Continuing my saga of walking the GR131 through the Canary Islands the next venue was to be the volcanic island of La Palma…
For a start flights from Manchester only go on Thursdays so a week would have to suffice. The route is some 65k long and climbs to 2425m with no real opportunities for restocking or accommodation. I’m not sure I want to carry 4 to 5 days food, plus the necessary water up to those heights. So JD and I came up with a simple plan, have a taxi to take us up to the top, Roque de los Muchachos, and walk down in three and a half days via Refuge de la Roques, El Pilar, Fuencaliente to the Faro [lighthouse]. Then taxi back to the top and walk down to Puerto de Tazacorte on the west coast. Even that idea involved bivouac gear and a substantial weight of food and water.
The first day would end at an unmanned refuge, Roques, at 2000m with no suitable water. The second day at El Pilar, 1500m, with water but no accommodation. We would have a pension on the third night in a village, Fuencaliente 780m. A bus would transport us from the lighthouse back to the east coast ready for the next trip to the summit ready for the shorter second leg. Is that cheating?
Amazingly this is basically the route of an annual 73.3K Transvulcania mountain race with the present record of 6.52.39!
We were booked out of Manchester Airport just as reports of fresh volcanic activity under the Island were being reported, rather dramatically by some of the red tops – panic on La Palma.

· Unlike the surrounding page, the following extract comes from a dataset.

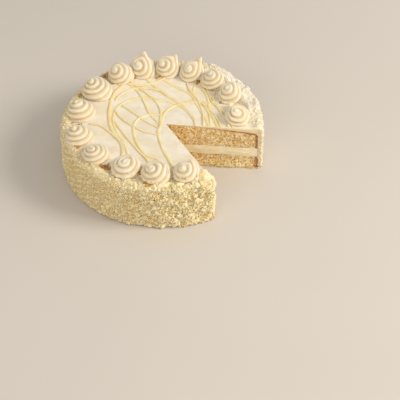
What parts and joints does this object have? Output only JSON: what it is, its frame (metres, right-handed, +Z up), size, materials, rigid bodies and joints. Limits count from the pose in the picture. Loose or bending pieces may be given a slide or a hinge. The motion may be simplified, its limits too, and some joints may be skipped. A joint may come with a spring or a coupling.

It last erupted in 1971.
Well, I can only assume you survived unless you are blogging from some obscure village cut off by lava flow, or even worse from hospital. I can’t wait to hear more.
What could possibly go wrong? I wandered here from Melodie’s visit to Lindisfarne, drawn to the notion of walking in the Canaries. I’m most unlikely to, but I enjoy looking.
Our walks in the Canaries have been memorable. Covid 2020 unfortunately put a stop to them and for various reasons I never finished what I had set out to do.
Life gets in the way sometimes. It’s a lovely part of the world, though I never made it to La Palma.